Sanders adds, “They [installers] should understand all the areas where thermal bridging could impact the performance of their scope of work. If they are moving into cladding installation, they should understand the risks of not thermally breaking the attachment mechanisms, and become experts in delivering high-performance solutions.”

She also notes that in specifications, installers should beware of ‘by others’ when it comes to transitions between scopes of work.
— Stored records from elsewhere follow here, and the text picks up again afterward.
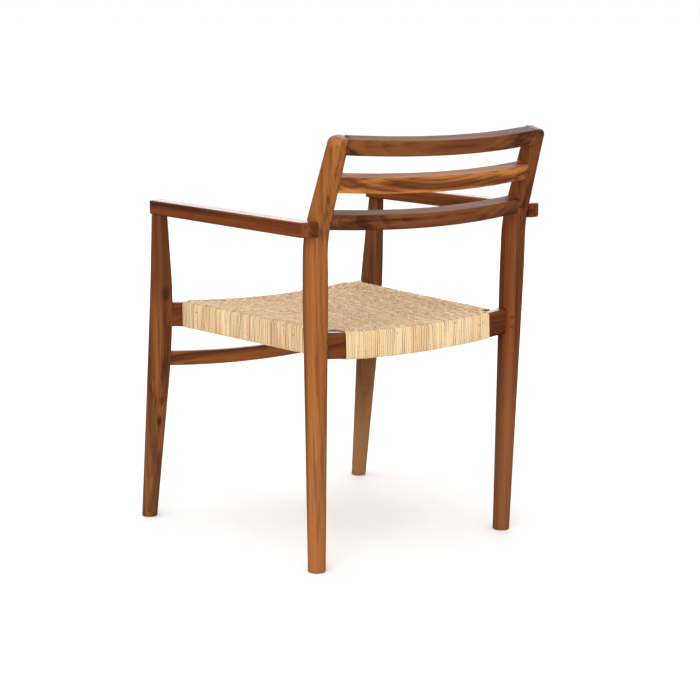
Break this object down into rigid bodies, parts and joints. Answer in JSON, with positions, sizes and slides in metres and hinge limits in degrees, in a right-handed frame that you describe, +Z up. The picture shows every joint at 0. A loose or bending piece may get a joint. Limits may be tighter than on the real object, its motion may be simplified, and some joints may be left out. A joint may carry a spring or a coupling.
{
  "type": "open-backed armchair",
  "caption": "Dining armchair with a raked open slat back, straight flat arms, tapered legs and a hand-woven cane seat.",
  "frame": {"origin": "on the floor, centred under the chair's overall box", "axes": "+X to the sitter's left, +Y to the rear, +Z up"},
  "size_m": [0.568, 0.6354, 0.7942],
  "materials": {
    "teak": "oiled and rubbed, satin sheen",
    "peg_wood": "end grain, oiled",
    "cane": "natural split cane, unvarnished, slightly glossy skin"
  },
  "bodies": {
    "root": {"left_rear_leg": "teak", "right_rear_leg": "teak", "left_front_leg": "teak", "right_front_leg": "teak", "left_arm": "teak", "right_arm": "teak", "lower_slat": "teak", "middle_slat": "teak", "top_rail": "teak", "front_seat_rail": "teak", "rear_seat_rail": "teak", "left_seat_rail": "teak", "right_seat_rail": "teak", "front_stretcher": "teak", "left_arm_dowel_front": "peg_wood", "left_arm_dowel_rear": "peg_wood", "right_arm_dowel_front": "peg_wood", "right_arm_dowel_rear": "peg_wood", "left_lower_slat_peg": "peg_wood", "left_middle_slat_peg": "peg_wood", "left_top_rail_peg": "peg_wood", "left_rear_rail_peg_lower": "peg_wood", "left_rear_rail_peg_upper": "peg_wood", "right_lower_slat_peg": "peg_wood", "right_middle_slat_peg": "peg_wood", "right_top_rail_peg": "peg_wood", "right_rear_rail_peg_lower": "peg_wood", "right_rear_rail_peg_upper": "peg_wood", "front_cane_wrap": "cane", "rear_cane_wrap": "cane", "left_cane_wrap": "cane", "right_cane_wrap": "cane", "woven_panel": "cane"}
  },
  "joints": []
}
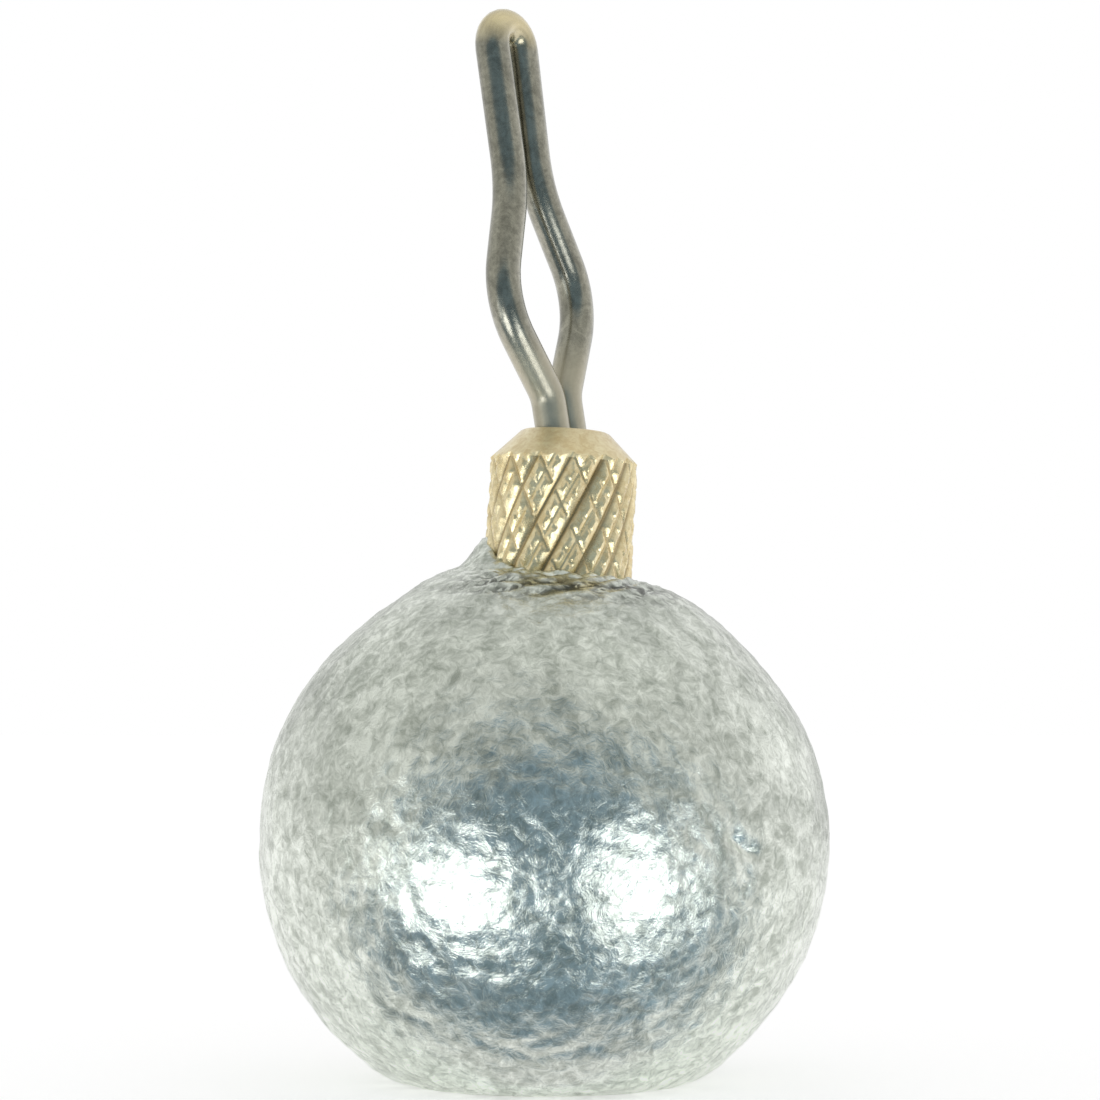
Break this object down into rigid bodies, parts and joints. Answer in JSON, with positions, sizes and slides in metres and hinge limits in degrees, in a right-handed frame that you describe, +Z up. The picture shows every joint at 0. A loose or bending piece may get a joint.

“The widespread use of the ‘by others’ clause can cause the responsibility for managing the important details of the transitions to be missed. The person who  has responsibility for tying into the adjacent systems must be specified. If not by the architect, the contractor should ensure it’s clear before work is started and that sequencing of work around the transitions is agreed. In particular, ensure that sufficient tolerances are provided to make the transition between curtainwall and adjacent systems possible and that the contractor sequenced first leaves sufficient length of transition membranes to tie into the second assembly.”

She adds, “Be proactive in collaborating with other subcontractors who have adjacent scopes of work. You will be appreciated by the design team and the façade consultant.”